** begin DATA SHOWN **

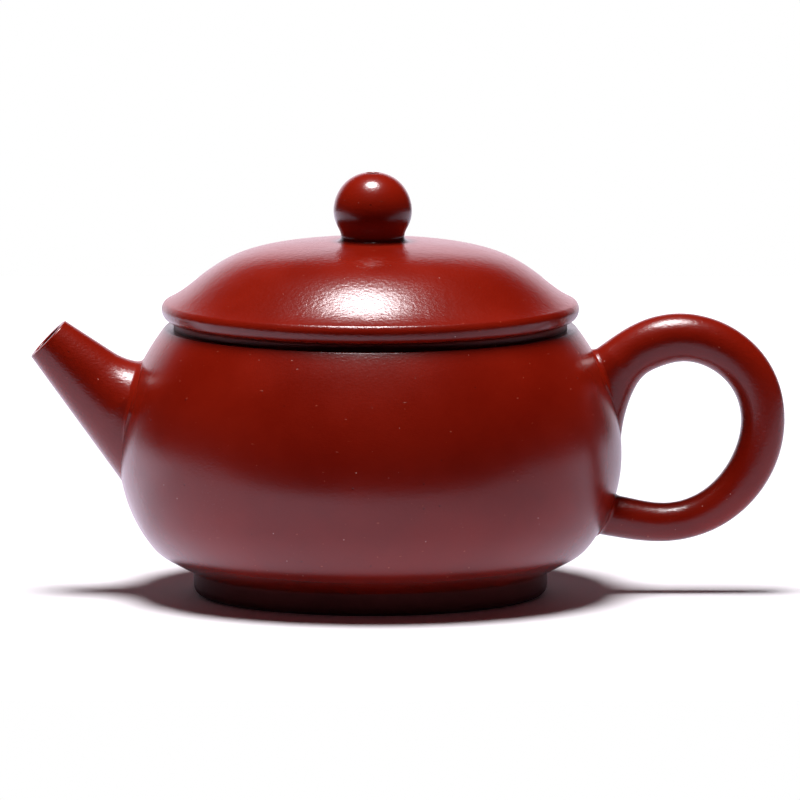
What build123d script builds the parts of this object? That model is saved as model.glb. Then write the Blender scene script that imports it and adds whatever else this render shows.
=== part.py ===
"""A small yixing clay teapot with a lift-off lid, each luted clay piece its own solid.

Millimetres, +Z up. The origin is the centre of the foot ring's flat underside, on the pot's axis.
The spout points along -X and the handle along +X.
"""

import math
import os

from build123d import *

# Pot: radius and height of the places where its skin turns, and the foot ring below it
wall = 2.8
foot_radius = 33.5
foot_width = 4.0
foot_height = 4.3
foot_outer_edge = 1.8
foot_inner_edge = 1.0
turn_start = (38.6, 7.0)
turn_end = (41.6, 9.45)
belly_widest = (47.55, 26.5)
shoulder_start = (43.05, 44.2)
shoulder_end = (38.9, 50.6)

# Mouth ring, on which the lid rests
mouth_height = 52.0
mouth_radius = 34.0
mouth_ring_radius = 37.2
mouth_lining = 1.4
mouth_lining_foot = 46.8

# Lid: its cover, the bead round its edge and the collar that drops into the mouth
cover_radius = 36.0
cover_places = ((0, 67.06), (17, 66.15), (26.5, 63.7), (32.2, 60.1), (36.0, 57.15), (38.75, 55.55))
cover_end_slope = -0.45
hollow_places = ((0, 64.0), (17, 62.9), (27, 59.3), (31.2, 52.0))
rim_places = ((38.75, 55.55), (39.2, 55.1), (39.48, 54.45), (39.15, 53.5), (38.3, 52.65), (37.1, 52.0))
flange_gap = 0.3
flange_wall = 2.3
flange_foot = 44.4
flange_edge = 0.7

# Knob, set by hand a little towards the handle, and the vent hole down through knob and cover
knob_places = (
    (0, 80.1), (4.4, 78.75), (6.95, 75.3), (7.4, 72.6), (6.75, 70.0), (6.03, 68.3), (6.12, 67.5), (7.0, 66.95)
)
knob_end_slope = -0.3
knob_foot = 66.0
knob_offset = 0.45
vent_radius = 1.2
vent_inside_radius = 2.6
vent_countersink = 0.45

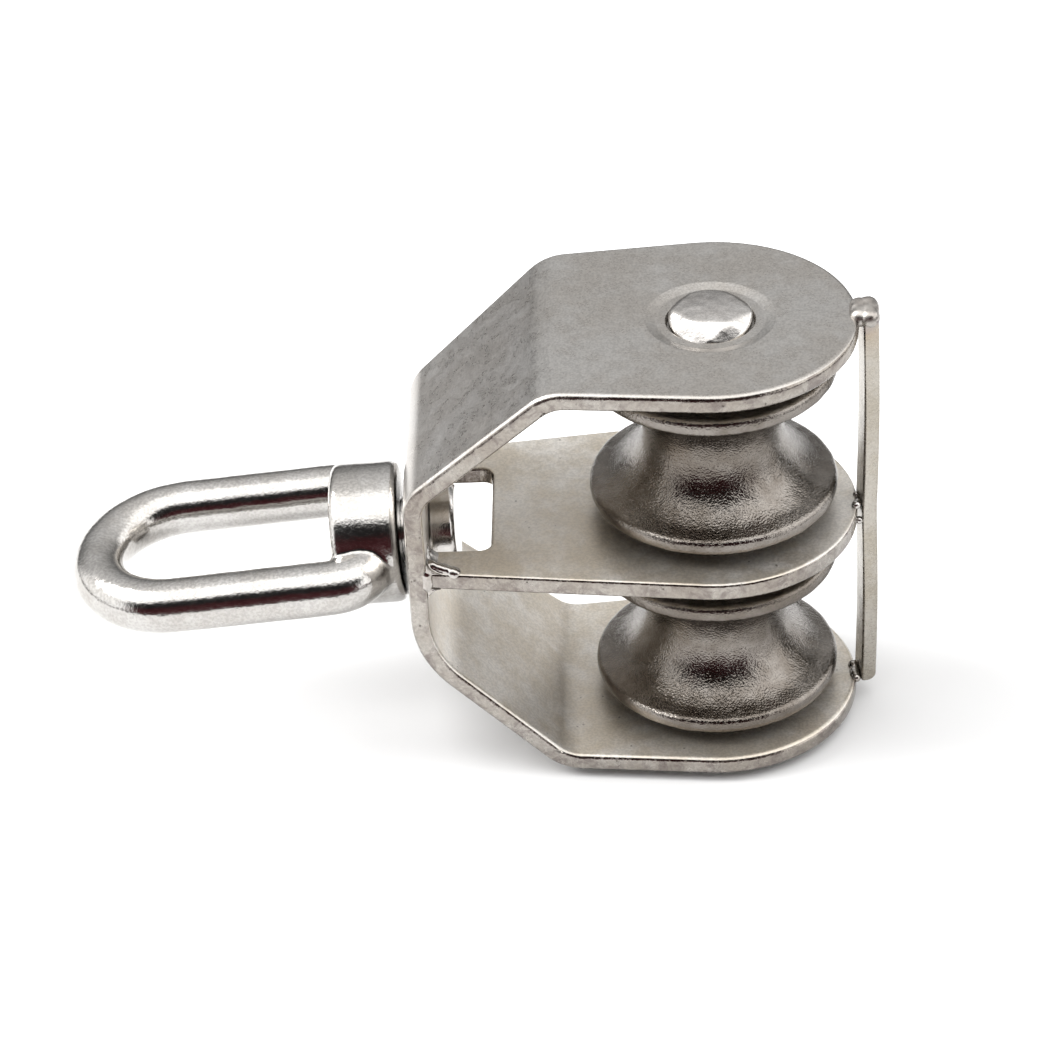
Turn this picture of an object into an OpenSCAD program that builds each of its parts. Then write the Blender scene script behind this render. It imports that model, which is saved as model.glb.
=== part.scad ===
// Double sheave swivel block: two rope sheaves one above the other on a riveted axle, in a frame
// bent from flat strip, hung from a swivel eye.
// Millimetres. The axle lies along Z, and the origin is on its axis in the middle of the centre
// plate. The swivel axis runs along X, a little below that middle. The eye is towards -X and the
// tie bar towards +X. The block lies on its lower cheek.

/* [Sheaves] */
// Diameter over the flanges of a sheave
sheave_d = 32; // [28:0.5:33]
// Width over the flanges of a sheave
sheave_w = 20.4; // [18:0.1:21]
// Diameter at the bottom of the rope groove
groove_d = 18.2; // [16:0.1:22]
// Thickness of a flange at its rim
flange_rim = 2; // [1.2:0.1:2.6]
// Length of a sheave through its hub
hub_len = 22.3; // [21.5:0.1:22.6]
// Diameter of the hub's end faces
hub_d = 15; // [13:0.5:17]
// Height of the upper sheave's middle above the centre plate's middle
upper_sheave_z = 13.9; // [13.6:0.05:14.2]
// Depth of the lower sheave's middle below the centre plate's middle
lower_sheave_z = 14.7; // [14.2:0.05:14.75]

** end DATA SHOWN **

### TASK OBJECTIVE
Reproduce exactly the lines from the line with "Turn this picture" through the line with "its lower cheek.", both end lines included, and only those lines.

### RESPONSE BELOW
Turn this picture of an object into an OpenSCAD program that builds each of its parts. Then write the Blender scene script behind this render. It imports that model, which is saved as model.glb.
=== part.scad ===
// Double sheave swivel block: two rope sheaves one above the other on a riveted axle, in a frame
// bent from flat strip, hung from a swivel eye.
// Millimetres. The axle lies along Z, and the origin is on its axis in the middle of the centre
// plate. The swivel axis runs along X, a little below that middle. The eye is towards -X and the
// tie bar towards +X. The block lies on its lower cheek.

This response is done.